## Start PROVIDED MATERIAL

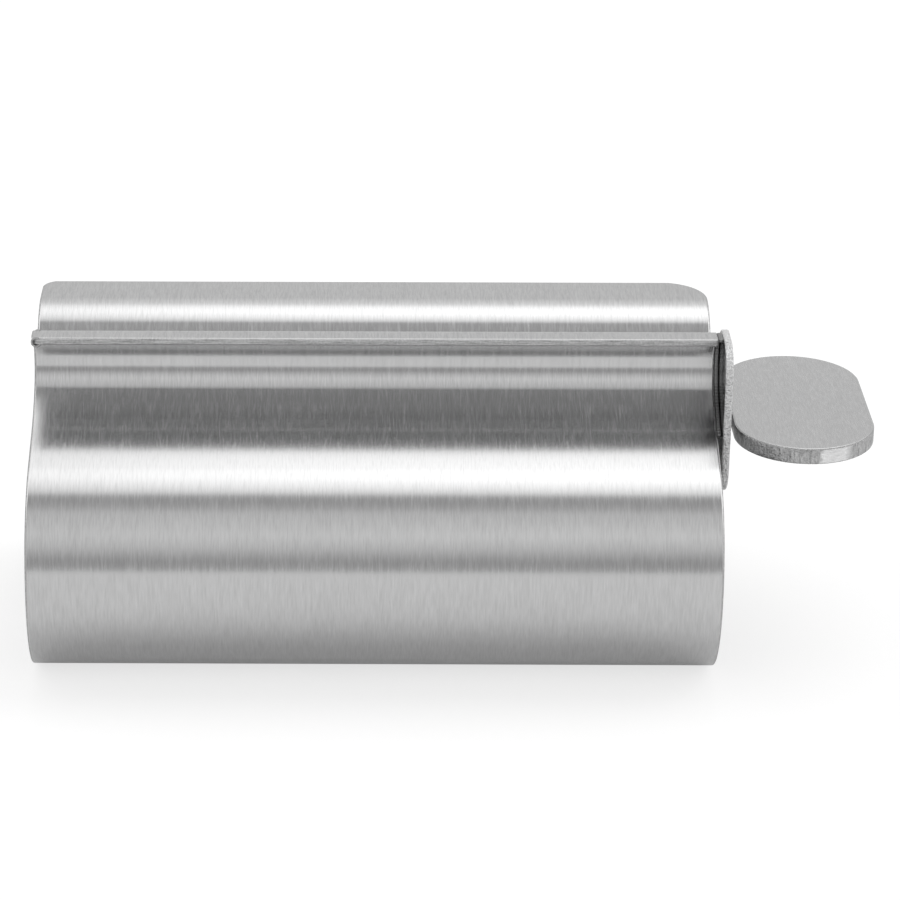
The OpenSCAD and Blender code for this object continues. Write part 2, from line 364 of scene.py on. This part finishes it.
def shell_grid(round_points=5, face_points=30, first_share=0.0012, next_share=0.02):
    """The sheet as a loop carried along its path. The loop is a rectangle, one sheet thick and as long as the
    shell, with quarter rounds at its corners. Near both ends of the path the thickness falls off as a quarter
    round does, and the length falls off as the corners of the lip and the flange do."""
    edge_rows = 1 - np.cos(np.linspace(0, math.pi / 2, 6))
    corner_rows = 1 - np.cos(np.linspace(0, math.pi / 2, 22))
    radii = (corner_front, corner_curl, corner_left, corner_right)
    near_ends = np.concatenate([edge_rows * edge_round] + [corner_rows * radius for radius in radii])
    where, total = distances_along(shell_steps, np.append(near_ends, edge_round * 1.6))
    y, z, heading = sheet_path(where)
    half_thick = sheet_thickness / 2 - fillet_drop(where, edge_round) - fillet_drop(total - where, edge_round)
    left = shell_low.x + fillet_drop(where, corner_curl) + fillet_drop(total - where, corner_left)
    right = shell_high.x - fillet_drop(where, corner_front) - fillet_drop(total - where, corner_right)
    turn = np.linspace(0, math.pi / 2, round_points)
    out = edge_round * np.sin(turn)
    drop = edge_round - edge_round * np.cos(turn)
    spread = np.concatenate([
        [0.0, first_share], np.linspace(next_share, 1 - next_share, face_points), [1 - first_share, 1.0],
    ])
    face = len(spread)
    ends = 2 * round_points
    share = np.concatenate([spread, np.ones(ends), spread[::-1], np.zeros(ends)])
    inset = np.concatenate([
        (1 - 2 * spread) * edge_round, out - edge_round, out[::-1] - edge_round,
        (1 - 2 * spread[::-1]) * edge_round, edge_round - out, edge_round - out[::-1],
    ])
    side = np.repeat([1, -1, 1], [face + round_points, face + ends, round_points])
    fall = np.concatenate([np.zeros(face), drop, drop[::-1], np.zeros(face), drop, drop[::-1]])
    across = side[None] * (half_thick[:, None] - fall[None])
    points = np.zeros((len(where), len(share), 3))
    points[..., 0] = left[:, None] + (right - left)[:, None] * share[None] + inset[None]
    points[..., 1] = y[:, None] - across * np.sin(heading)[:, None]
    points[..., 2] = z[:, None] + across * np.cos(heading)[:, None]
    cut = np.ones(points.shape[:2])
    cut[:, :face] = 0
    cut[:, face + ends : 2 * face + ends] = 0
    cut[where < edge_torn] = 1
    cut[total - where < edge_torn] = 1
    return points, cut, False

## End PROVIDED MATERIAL

Copy all of the material word for word.

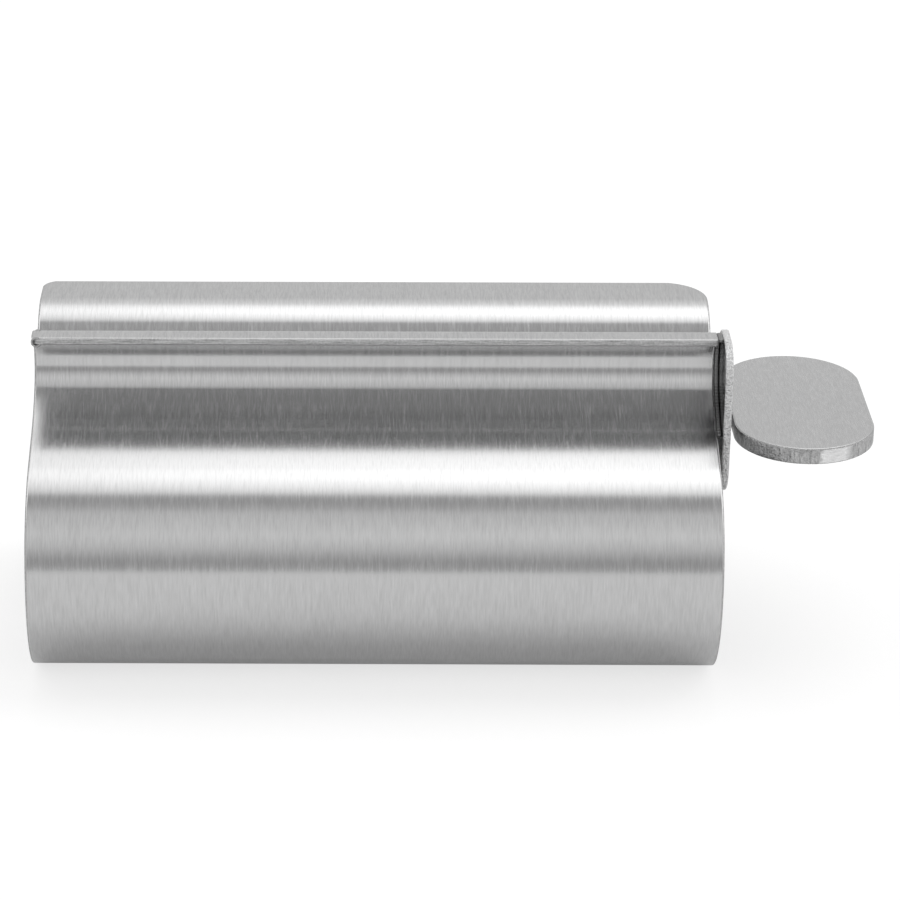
The OpenSCAD and Blender code for this object continues. Write part 2, from line 364 of scene.py on. This part finishes it.
def shell_grid(round_points=5, face_points=30, first_share=0.0012, next_share=0.02):
    """The sheet as a loop carried along its path. The loop is a rectangle, one sheet thick and as long as the
    shell, with quarter rounds at its corners. Near both ends of the path the thickness falls off as a quarter
    round does, and the length falls off as the corners of the lip and the flange do."""
    edge_rows = 1 - np.cos(np.linspace(0, math.pi / 2, 6))
    corner_rows = 1 - np.cos(np.linspace(0, math.pi / 2, 22))
    radii = (corner_front, corner_curl, corner_left, corner_right)
    near_ends = np.concatenate([edge_rows * edge_round] + [corner_rows * radius for radius in radii])
    where, total = distances_along(shell_steps, np.append(near_ends, edge_round * 1.6))
    y, z, heading = sheet_path(where)
    half_thick = sheet_thickness / 2 - fillet_drop(where, edge_round) - fillet_drop(total - where, edge_round)
    left = shell_low.x + fillet_drop(where, corner_curl) + fillet_drop(total - where, corner_left)
    right = shell_high.x - fillet_drop(where, corner_front) - fillet_drop(total - where, corner_right)
    turn = np.linspace(0, math.pi / 2, round_points)
    out = edge_round * np.sin(turn)
    drop = edge_round - edge_round * np.cos(turn)
    spread = np.concatenate([
        [0.0, first_share], np.linspace(next_share, 1 - next_share, face_points), [1 - first_share, 1.0],
    ])
    face = len(spread)
    ends = 2 * round_points
    share = np.concatenate([spread, np.ones(ends), spread[::-1], np.zeros(ends)])
    inset = np.concatenate([
        (1 - 2 * spread) * edge_round, out - edge_round, out[::-1] - edge_round,
        (1 - 2 * spread[::-1]) * edge_round, edge_round - out, edge_round - out[::-1],
    ])
    side = np.repeat([1, -1, 1], [face + round_points, face + ends, round_points])
    fall = np.concatenate([np.zeros(face), drop, drop[::-1], np.zeros(face), drop, drop[::-1]])
    across = side[None] * (half_thick[:, None] - fall[None])
    points = np.zeros((len(where), len(share), 3))
    points[..., 0] = left[:, None] + (right - left)[:, None] * share[None] + inset[None]
    points[..., 1] = y[:, None] - across * np.sin(heading)[:, None]
    points[..., 2] = z[:, None] + across * np.cos(heading)[:, None]
    cut = np.ones(points.shape[:2])
    cut[:, :face] = 0
    cut[:, face + ends : 2 * face + ends] = 0
    cut[where < edge_torn] = 1
    cut[total - where < edge_torn] = 1
    return points, cut, False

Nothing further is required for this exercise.